Me di cuenta de que las cosas estaban mal cuando vi que entraron otros cuatro enfermeros al lugar. Apenas me recostaron en una camilla, los refuerzos se concentraron en sujetarme las piernas y brazos, mientras el otro buscaba una vena del cuello. Yo me retorcía como un caimán amarrado, y gritaba con todas mis fuerzas, pero mi esfuerzo y las lágrimas que derramé no sirvieron de nada. Es una imagen que nunca se me va a borrar de la cabeza.

Ahora cuando me sacan sangre siempre muestro el brazo izquierdo, porque en el derecho nunca hay una vena a la vista. Luego me amarran un caucho (algunos utilizan un guante) alrededor del brazo para que la vena se pronuncie más y piden que apriete la mano.

Como toda la experiencia me da malestar, tanto físico como moral, procuro pensar en cualquier cosa y nunca mirar la aguja. Solo una vez, no sé por qué, me propuse mirar como la sangre llenaba el tubo donde la recolectan.

Ese día, en un cubículo cercano, le estaban sacando sangre a un niño pequeño y gritaba como loco llamando a su mamá. No sé si sus gritos revivieron mi trágico recuerdo de infancia, pero me fui del mundo por unos segundos. Cuando volví a tomar conciencia después del desmayo, un enfermero me tenía agarrado de las axilas para evitar que me cayera al suelo.

Desde ese día me prometí no volver a mirar la aguja.

lunes, 19 de febrero de 2024

Síndrome del lunes

Siento un malestar general, liderado por un ligero dolor de cabeza. No tengo ganas de hacer nada, ¿Será el síndrome del lunes? me pregunto. No lo sé, es un término que me acabo de inventar.

Me siento a escribir. Escribir como receta para todo mal. Estoy seco de palabras así que intento con un disparador de escritura. Nada. Cero. Mi cabeza está completamente en blanco ¿Qué hacer?

Dormir, el Ctrl-Alt-Supr de la vida cuando los engranajes de la realidad se traban y esta se nos estampa en la cara. Nada que una siesta no solucione, pienso. Así que me echo en la cama sin ningún tipo de remordimiento.

Tiempo después, ¿cuánto?, ¿20 minutos, una hora, dos?, me despierto algo aturdido, como desubicado. La realidad y su solidez intentan entablar contacto conmigo, pero no logramos comunicarnos de forma adecuada. No llegamos a ningún acuerdo.
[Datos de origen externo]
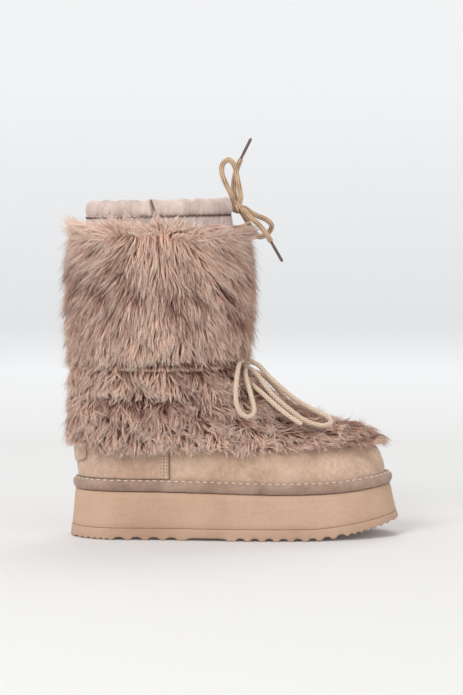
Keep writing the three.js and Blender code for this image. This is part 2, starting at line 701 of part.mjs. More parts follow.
// The drawcord's run through the casing, from the knot round to the knot.
function drawcordRun() {
  const slack = casingThickness / 2 - casingWall - drawcordRadius - 2.3 * clearance;
  return tube([collarKnot, ...casingPath(slack), collarKnot], drawcordRadius, 12);
}

const materials = {
  suede: { color: 0xcba990, roughness: 0.95, metalness: 0 },
  binding: { color: 0xaa8e7b, roughness: 0.95, metalness: 0 },
  foam: { color: 0xd1af94, roughness: 0.8, metalness: 0 },
  rubber: { color: 0xc29f85, roughness: 0.75, metalness: 0 },
  fur: { color: 0xa98a7c, roughness: 1, metalness: 0 },
  nylon: { color: 0xceb8ae, roughness: 0.6, metalness: 0 },
  lining: { color: 0xd8c6b4, roughness: 1, metalness: 0 },
  lace: { color: 0xe0c8a8, roughness: 0.85, metalness: 0 },
  drawcord: { color: 0xb89c78, roughness: 0.8, metalness: 0 },
  aglet: { color: 0x6b554c, roughness: 0.45, metalness: 0 },
};

const boot = new THREE.Group();

function add(name, geometry, material) {
  const mesh = new THREE.Mesh(geometry, new THREE.MeshStandardMaterial(materials[material]));
  mesh.name = name;
  boot.add(mesh);
}

add("outsole", outsole(), "rubber");
add("midsole", midsole(), "foam");
add("welt", welt(), "binding");
add("insole", insole(), "lining");
add("upper", upper(), "suede");
add("heel_counter", heelCounter(0), "suede");
add("heel_tab", heelTab(0), "suede");
add("collar", collar(), "nylon");

const ankleAxis = new THREE.Vector3(0.35, 1, 0.1);
const collarAxis = new THREE.Vector3(0.9, 0, 0.45);
const grown = 1 + clearance / knotRadius;
const knots = {
  lace_knot: { at: ankleKnot, axis: ankleAxis, material: "lace" },
  drawcord_knot: { at: collarKnot, axis: collarAxis, material: "drawcord" },
};
const seats = Object.fromEntries(
  Object.entries(knots).map(([name, { at, axis }]) => [
    name,
    solidOf(knot(at, axis, knotRadius * grown, knotLength * grown)),
  ]),
);
for (const [name, { at, axis, material }] of Object.entries(knots)) {
  add(name, knot(at, axis, knotRadius, knotLength), material);
}

// The piece of a cord that lies outside its knot: the largest one that is left.
function trimmed(geometry, seat) {
  const left = solidOf(geometry).subtract(seat).decompose();
  left.sort((a, b) => b.volume() - a.volume());
  return geometryFrom(left[0]);
}

// What presses the fur down: laces and overlays, each grown by the gap.
const pressed = [solidOf(heelCounter(clearance)), solidOf(heelTab(clearance)), seats.lace_knot];

add("ankle_tie", trimmed(ankleTie(laceRadius), seats.lace_knot), "lace");
add("drawcord_run", trimmed(drawcordRun(), seats.drawcord_knot), "drawcord");
pressed.push(solidOf(ankleTie(laceRadius + clearance)));

function addCords(routes, radius, seat, start, material) {
  for (const [name, route] of Object.entries(routes)) {
    const middle = [start, ...route.map((point) => new THREE.Vector3(...point))];
    const points = name.includes("loop") ? [...middle, start] : middle;
    add(name, trimmed(tube(points, radius, 10), seat), material);
    pressed.push(solidOf(tube(points, radius + clearance, 10)));
    if (agletDirections[name]) {
      add(name.replace("_end_", "_aglet_"), aglet(route, agletDirections[name], radius, 0), "aglet");
      pressed.push(solidOf(aglet(route, agletDirections[name], radius, clearance)));
    }
  }
}
addCords(laceRoutes, laceRadius, seats.lace_knot, ankleKnot, "lace");
addCords(drawcordRoutes, drawcordRadius, seats.drawcord_knot, collarKnot, "drawcord");

for (const [name, tier] of Object.entries(tiers)) add(name, geometryFrom(furTier(tier, pressed)), "fur");

export default boot;
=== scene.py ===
import json
import math

import bpy
import numpy as np
from mathutils import Matrix, Vector
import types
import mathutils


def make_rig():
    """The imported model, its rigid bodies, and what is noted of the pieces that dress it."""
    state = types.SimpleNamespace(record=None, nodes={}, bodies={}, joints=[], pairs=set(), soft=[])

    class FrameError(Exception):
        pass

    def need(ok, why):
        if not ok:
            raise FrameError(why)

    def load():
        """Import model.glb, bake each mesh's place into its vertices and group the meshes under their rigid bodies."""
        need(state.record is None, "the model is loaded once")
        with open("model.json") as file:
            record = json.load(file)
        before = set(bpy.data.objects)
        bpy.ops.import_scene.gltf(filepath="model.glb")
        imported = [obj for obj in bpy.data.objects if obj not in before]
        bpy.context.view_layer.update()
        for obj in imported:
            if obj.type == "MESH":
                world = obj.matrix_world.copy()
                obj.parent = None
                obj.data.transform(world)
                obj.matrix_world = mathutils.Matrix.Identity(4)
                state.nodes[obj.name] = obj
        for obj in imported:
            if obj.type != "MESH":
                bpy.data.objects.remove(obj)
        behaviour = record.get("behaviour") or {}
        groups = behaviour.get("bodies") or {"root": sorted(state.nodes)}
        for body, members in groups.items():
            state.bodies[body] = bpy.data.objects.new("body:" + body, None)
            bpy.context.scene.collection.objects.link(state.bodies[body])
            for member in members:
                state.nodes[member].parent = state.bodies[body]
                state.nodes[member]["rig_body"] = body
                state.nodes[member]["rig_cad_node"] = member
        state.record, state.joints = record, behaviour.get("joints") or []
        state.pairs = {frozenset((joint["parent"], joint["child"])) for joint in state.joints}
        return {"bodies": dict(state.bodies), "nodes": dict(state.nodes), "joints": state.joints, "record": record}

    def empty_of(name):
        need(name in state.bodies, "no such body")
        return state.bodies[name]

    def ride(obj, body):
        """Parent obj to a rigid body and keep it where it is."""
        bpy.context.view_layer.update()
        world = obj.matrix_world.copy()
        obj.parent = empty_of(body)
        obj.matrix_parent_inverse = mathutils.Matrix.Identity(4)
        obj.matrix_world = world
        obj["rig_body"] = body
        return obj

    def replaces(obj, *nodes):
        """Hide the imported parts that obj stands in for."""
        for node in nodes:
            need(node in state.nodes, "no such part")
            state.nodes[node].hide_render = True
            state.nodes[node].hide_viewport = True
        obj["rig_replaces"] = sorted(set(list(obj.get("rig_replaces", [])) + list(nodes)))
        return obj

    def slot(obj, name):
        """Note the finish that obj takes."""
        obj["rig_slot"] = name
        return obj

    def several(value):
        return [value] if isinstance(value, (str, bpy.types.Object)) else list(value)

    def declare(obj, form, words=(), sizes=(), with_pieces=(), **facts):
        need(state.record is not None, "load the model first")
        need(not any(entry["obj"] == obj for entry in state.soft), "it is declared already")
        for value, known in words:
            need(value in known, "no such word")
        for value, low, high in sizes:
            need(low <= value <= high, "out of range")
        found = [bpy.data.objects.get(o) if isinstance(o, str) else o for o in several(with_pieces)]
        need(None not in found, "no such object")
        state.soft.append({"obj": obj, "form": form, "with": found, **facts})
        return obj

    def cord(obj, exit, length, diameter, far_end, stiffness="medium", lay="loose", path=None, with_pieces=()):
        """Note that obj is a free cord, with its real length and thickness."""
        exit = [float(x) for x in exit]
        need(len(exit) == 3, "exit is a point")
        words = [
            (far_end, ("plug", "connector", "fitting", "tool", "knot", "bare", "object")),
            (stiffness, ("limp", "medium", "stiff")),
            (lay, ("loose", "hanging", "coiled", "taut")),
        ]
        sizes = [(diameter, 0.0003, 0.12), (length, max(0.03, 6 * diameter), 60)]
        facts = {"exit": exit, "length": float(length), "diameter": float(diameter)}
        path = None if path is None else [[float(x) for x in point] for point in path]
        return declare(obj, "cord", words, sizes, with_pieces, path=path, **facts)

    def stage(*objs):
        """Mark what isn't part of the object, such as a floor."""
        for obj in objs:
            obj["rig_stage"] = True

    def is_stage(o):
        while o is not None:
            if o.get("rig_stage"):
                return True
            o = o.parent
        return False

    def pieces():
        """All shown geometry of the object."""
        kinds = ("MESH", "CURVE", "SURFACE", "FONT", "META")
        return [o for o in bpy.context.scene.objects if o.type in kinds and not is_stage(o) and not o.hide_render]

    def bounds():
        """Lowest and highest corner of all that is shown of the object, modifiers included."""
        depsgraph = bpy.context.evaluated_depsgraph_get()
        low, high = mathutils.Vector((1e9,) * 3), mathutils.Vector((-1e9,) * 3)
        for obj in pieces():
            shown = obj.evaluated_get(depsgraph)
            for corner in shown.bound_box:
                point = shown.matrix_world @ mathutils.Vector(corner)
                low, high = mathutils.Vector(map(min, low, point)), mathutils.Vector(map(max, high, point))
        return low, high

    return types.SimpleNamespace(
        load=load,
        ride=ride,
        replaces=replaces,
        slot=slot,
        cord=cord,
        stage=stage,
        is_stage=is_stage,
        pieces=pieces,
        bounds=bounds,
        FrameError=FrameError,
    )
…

Veo sobre mi escritorio los Articuentos Completos y decido zamparme un par a ver si me sacuden. Los que leo no son tan buenos, entonces no tienen mayor efecto en mi estado.
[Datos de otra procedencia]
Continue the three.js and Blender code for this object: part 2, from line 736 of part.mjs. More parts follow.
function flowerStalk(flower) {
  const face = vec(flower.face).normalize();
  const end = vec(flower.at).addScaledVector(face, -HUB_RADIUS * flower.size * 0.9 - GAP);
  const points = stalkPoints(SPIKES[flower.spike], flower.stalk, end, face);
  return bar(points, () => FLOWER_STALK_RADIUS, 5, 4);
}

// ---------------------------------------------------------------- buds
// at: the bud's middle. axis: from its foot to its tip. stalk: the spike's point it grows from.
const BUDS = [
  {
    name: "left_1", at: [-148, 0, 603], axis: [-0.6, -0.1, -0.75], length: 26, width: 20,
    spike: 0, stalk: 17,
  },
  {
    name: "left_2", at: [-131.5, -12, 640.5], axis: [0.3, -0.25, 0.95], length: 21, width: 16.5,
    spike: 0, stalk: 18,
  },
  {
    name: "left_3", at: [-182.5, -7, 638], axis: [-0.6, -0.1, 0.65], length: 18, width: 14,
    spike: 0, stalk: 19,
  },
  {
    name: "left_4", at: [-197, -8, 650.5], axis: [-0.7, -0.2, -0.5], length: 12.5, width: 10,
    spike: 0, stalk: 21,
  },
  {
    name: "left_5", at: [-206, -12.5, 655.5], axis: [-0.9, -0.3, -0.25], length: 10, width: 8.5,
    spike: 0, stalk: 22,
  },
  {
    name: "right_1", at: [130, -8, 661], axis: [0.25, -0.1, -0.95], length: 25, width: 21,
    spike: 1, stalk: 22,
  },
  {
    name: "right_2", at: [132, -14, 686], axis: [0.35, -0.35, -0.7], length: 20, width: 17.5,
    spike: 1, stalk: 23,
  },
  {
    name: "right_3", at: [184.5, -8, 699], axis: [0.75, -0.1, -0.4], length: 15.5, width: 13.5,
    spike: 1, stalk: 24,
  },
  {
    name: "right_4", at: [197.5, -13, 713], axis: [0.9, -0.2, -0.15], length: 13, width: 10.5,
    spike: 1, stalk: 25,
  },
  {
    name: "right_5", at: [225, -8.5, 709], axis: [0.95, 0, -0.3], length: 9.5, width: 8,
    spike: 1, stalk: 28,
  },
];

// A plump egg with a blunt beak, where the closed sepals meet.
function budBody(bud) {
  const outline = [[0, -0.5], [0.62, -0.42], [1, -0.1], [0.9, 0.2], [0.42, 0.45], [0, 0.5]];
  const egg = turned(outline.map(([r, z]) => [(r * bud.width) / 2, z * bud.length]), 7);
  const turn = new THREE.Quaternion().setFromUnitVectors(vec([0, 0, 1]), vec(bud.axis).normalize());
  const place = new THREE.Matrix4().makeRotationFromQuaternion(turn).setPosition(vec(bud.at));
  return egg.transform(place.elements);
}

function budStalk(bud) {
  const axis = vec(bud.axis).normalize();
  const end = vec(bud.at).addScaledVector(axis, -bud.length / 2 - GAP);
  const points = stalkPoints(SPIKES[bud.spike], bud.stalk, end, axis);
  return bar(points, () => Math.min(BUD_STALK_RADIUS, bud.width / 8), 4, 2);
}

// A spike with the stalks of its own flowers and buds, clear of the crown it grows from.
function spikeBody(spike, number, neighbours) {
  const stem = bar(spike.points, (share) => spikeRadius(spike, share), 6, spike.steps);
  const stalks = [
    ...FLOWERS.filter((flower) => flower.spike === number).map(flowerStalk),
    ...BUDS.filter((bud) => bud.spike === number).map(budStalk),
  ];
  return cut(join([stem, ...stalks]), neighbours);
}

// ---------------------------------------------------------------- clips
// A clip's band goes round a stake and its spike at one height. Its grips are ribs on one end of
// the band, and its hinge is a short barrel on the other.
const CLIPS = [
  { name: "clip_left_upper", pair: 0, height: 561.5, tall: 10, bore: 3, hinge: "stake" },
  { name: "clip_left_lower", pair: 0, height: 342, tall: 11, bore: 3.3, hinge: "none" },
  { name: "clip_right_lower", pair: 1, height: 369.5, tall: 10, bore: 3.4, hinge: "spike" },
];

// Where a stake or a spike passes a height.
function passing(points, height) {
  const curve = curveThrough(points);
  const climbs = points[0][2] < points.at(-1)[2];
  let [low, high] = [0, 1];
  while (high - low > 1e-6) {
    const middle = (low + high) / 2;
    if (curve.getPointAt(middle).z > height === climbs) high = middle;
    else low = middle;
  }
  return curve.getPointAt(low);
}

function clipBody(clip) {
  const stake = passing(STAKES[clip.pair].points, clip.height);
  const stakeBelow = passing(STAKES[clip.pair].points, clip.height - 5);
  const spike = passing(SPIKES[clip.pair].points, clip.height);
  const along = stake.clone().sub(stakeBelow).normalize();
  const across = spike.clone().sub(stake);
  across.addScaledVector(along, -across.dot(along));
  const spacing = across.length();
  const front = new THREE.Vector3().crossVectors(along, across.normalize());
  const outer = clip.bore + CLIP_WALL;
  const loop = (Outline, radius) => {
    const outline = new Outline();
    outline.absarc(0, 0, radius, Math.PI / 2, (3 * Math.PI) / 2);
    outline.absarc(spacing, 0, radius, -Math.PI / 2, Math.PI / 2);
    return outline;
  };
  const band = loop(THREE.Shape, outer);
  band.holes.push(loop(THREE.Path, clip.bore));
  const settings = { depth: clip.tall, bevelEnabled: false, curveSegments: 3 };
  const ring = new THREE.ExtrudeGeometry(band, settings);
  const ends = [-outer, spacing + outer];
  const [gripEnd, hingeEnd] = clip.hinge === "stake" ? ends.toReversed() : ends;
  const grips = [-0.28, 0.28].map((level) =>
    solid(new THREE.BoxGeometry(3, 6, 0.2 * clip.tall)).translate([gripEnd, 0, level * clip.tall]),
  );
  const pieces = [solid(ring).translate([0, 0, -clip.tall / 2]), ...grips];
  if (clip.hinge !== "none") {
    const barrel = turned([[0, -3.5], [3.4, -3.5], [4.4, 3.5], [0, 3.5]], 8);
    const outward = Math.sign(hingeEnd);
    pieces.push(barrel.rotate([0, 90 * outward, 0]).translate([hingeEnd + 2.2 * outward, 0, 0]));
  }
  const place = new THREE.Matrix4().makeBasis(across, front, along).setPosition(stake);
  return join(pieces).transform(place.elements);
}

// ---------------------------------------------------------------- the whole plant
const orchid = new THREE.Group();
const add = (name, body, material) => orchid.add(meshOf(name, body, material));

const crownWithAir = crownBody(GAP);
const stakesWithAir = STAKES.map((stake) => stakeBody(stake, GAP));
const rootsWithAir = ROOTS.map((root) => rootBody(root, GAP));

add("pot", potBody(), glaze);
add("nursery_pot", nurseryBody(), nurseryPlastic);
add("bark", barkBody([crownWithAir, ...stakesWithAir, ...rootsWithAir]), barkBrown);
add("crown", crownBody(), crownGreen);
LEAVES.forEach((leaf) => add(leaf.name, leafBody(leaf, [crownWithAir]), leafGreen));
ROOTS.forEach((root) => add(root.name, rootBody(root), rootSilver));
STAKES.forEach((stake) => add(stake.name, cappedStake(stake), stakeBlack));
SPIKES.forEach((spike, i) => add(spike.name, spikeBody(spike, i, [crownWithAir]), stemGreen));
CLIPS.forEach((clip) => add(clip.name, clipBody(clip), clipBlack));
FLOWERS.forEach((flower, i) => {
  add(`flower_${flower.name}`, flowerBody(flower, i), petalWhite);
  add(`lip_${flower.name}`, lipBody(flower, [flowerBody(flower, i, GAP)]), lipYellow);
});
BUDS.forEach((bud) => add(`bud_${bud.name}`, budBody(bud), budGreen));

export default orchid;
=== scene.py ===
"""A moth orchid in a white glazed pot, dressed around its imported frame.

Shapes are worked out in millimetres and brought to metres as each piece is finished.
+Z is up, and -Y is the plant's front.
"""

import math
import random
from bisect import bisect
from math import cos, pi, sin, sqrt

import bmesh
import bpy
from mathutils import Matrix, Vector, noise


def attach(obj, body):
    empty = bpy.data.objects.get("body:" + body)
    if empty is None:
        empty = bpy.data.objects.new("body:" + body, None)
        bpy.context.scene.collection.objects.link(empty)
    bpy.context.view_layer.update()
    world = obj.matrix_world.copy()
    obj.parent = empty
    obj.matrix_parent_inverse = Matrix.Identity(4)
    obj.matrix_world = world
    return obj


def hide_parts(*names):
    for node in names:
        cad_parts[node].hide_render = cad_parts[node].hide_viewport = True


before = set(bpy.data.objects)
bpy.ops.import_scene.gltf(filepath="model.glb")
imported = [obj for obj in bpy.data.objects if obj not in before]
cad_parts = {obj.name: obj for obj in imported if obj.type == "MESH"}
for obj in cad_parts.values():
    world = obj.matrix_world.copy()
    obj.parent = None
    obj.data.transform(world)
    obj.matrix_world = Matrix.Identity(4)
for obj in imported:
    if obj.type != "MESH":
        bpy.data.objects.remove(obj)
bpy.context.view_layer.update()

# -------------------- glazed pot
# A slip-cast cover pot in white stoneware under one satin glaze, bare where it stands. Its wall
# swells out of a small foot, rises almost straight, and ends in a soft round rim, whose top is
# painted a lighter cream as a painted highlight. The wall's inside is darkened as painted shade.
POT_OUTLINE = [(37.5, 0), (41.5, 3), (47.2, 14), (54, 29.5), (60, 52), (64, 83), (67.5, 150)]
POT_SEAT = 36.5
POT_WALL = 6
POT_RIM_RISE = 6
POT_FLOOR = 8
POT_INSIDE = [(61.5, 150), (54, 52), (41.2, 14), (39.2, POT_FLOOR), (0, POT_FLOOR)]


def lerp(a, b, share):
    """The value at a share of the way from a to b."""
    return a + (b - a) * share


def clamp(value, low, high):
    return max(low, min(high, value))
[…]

¿Acaso no me queda más que soportar mi estado letárgico hasta que se esfume por sí solo? Me rehuso a aceptarlo, así que acudo a otro de esos remedios universales: una taza de café, ¿cómo no había pensado en ello antes?

Eso hago, prepararme una taza de café oscuro y bien caliente, para asegurarme de que si el fuerte sabor de la bebida no me despierta del todo, quizá lo haga su temperatura al quemarme la lengua.

¿Con qué más puedo combatir este estado?, me pregunto. Con algo dulce, responde una voz en mi interior que soy y no soy yo, ya saben, ese otro que nos habita. Le hago caso y me sirvo una bola de helado. Tinto y helado, uno de los pequeños placeres de la vida.

Y aquí estoy escribiendo esto, dándole sorbos al café y cucharadas al helado. ¿Qué si ya estoy conectado con la realidad? Creo que no del todo. Tal vez lo mejor sea actuar como Vicente Holgado, un personaje de Millás, que soportaba bastante bien las humillaciones de la existencia, porque no pasaba en la realidad más tiempo del estrictamente necesario.